Task goal =>
Give the data again exactly, from its opening line through the line in which "# bell cavity, an" appears.

━━━━━━━━

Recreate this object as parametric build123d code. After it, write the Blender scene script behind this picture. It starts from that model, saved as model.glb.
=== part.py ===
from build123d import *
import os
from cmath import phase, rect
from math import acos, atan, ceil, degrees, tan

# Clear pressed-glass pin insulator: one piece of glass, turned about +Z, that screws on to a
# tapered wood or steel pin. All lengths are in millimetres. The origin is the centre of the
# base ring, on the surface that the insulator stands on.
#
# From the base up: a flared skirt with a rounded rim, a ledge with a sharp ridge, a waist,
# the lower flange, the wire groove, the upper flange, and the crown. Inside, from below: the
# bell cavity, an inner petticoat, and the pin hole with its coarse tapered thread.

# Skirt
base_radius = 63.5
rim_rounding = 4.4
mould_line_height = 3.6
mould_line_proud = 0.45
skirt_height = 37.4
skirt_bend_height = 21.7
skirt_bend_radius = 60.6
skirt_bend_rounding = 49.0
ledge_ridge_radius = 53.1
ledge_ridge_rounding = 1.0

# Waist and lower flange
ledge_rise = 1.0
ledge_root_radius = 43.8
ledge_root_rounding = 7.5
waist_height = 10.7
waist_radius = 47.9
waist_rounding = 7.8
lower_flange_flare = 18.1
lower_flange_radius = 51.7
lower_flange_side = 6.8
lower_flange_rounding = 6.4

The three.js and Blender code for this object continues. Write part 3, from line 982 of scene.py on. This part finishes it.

━━━━━━━━

Answer to the exercise =>
Recreate this object as parametric build123d code. After it, write the Blender scene script behind this picture. It starts from that model, saved as model.glb.
=== part.py ===
from build123d import *
import os
from cmath import phase, rect
from math import acos, atan, ceil, degrees, tan

# Clear pressed-glass pin insulator: one piece of glass, turned about +Z, that screws on to a
# tapered wood or steel pin. All lengths are in millimetres. The origin is the centre of the
# base ring, on the surface that the insulator stands on.
#
# From the base up: a flared skirt with a rounded rim, a ledge with a sharp ridge, a waist,
# the lower flange, the wire groove, the upper flange, and the crown. Inside, from below: the
# bell cavity, an inner petticoat, and the pin hole with its coarse tapered thread.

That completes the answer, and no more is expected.